Deserted, apart from the flies

Anyway, I strolled along. It was quite windy, a hot wind, and somehow not strong enough to blow the flies away so I moved along the track with the drone of flies like a small but incessant motor accompanying me. The track is very pleasant, and, if you are in the area, I'd recommend it. You amble up and down small hills always looking out over the ocean. There are small cliffs, caves, arches, and tiny little deserted coves tucked away between headlands. The only vehicle access is to either end of the track (Shelley Beach or Punchbowl Road) and, as the average Australian can barely stagger from the couch to fridge to crack another tinny, you will undoubtedly be alone. 

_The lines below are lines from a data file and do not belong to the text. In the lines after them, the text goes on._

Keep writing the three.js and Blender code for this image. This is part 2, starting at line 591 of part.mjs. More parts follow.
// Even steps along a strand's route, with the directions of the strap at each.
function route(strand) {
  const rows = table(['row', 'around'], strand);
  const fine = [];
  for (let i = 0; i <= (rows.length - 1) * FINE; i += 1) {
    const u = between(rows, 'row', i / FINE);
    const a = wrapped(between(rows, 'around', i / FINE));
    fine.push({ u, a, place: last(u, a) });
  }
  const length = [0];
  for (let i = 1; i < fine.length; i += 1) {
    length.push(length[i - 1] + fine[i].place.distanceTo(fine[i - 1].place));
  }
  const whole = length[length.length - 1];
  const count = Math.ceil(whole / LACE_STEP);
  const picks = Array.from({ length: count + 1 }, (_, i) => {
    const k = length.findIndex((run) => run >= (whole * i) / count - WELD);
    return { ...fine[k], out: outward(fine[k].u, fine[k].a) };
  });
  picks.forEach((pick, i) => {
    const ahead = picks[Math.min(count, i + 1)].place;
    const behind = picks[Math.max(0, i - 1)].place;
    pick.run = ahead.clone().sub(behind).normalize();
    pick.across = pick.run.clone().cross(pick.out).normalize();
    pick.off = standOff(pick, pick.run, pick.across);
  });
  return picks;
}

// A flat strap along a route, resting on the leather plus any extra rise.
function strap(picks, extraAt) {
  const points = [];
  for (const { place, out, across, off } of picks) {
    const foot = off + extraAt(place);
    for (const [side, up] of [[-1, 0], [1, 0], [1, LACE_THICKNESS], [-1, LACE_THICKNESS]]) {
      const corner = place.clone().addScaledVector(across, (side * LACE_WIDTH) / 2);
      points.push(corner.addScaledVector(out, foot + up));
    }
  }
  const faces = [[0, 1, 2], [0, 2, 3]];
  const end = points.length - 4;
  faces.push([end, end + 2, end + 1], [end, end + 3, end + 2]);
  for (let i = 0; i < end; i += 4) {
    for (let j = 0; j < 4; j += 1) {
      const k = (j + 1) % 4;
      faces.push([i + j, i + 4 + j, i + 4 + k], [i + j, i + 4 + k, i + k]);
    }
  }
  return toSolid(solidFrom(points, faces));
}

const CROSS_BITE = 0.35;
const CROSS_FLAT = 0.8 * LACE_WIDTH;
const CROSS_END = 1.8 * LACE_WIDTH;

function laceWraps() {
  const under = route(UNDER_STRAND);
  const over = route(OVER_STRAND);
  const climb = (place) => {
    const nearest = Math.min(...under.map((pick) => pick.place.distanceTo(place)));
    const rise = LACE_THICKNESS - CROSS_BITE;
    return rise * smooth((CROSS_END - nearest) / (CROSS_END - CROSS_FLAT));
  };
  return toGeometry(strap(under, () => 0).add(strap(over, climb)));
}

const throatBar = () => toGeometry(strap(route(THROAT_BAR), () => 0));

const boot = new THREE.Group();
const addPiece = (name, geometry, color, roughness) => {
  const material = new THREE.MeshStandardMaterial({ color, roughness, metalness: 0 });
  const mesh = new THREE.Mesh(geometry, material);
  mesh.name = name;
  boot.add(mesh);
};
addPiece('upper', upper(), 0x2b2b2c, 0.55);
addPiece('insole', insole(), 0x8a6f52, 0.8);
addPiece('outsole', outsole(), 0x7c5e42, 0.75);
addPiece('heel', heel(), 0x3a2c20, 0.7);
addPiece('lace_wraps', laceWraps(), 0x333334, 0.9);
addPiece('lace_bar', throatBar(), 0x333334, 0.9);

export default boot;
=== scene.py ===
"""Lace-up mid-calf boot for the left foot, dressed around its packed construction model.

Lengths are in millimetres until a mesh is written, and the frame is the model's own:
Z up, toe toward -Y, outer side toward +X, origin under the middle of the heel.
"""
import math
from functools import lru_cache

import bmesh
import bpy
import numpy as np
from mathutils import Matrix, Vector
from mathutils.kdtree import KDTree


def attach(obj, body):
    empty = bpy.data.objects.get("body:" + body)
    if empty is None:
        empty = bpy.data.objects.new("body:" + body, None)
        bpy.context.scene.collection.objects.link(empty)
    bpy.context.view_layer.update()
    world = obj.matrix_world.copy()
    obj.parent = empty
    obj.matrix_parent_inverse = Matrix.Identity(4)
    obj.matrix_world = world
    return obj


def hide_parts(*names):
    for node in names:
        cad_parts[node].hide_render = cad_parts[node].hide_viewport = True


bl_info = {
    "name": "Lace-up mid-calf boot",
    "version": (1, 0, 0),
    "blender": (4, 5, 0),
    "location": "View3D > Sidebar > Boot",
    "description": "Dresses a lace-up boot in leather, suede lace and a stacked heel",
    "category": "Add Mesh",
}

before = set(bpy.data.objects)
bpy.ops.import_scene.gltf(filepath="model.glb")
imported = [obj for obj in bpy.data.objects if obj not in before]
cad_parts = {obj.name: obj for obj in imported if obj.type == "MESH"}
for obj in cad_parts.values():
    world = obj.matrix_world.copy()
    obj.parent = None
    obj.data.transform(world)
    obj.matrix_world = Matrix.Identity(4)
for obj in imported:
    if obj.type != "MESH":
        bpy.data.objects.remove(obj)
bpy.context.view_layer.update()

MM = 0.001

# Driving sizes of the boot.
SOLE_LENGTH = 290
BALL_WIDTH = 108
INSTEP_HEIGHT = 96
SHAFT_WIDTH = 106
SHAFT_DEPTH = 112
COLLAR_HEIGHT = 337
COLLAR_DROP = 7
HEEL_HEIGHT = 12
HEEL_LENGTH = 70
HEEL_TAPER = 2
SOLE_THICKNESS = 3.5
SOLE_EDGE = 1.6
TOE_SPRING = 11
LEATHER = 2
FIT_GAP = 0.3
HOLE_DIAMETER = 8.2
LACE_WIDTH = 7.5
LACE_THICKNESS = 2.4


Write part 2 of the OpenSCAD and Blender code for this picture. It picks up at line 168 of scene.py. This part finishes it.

All the flies must make good eating for stumpy
 the lizard seen on the track

About three kilometres from Punchbowl Road I met Doug, wide eyed and delirious from fly exposure. Doug grew up in Canada where flies are not so numerous and he has not developed the thick skin required to tolerate these creeping, crawling, flying instruments of torture. I'm not exaggerating when I say that his eyes were rolling back in his head. He looked like some kind of male, heavily aged version of Regan in The Exorcist. Unfortunately, I had no crosses and no garlic, in fact, nothing with which to offer relief from the flies. We passed, he stumbled off muttering and plucking at his skin while I ambled nonchalantly towards Punchbowl Road.

Before I close this blog post, I'll describe the walk in Doug's words: "The north winds to 20 knots were of no help, only blowing all the flies between here and Mildura into my eyes. I would rate this experience an E; truly unbearable." A walk best done, perhaps, when the flies are less numerous.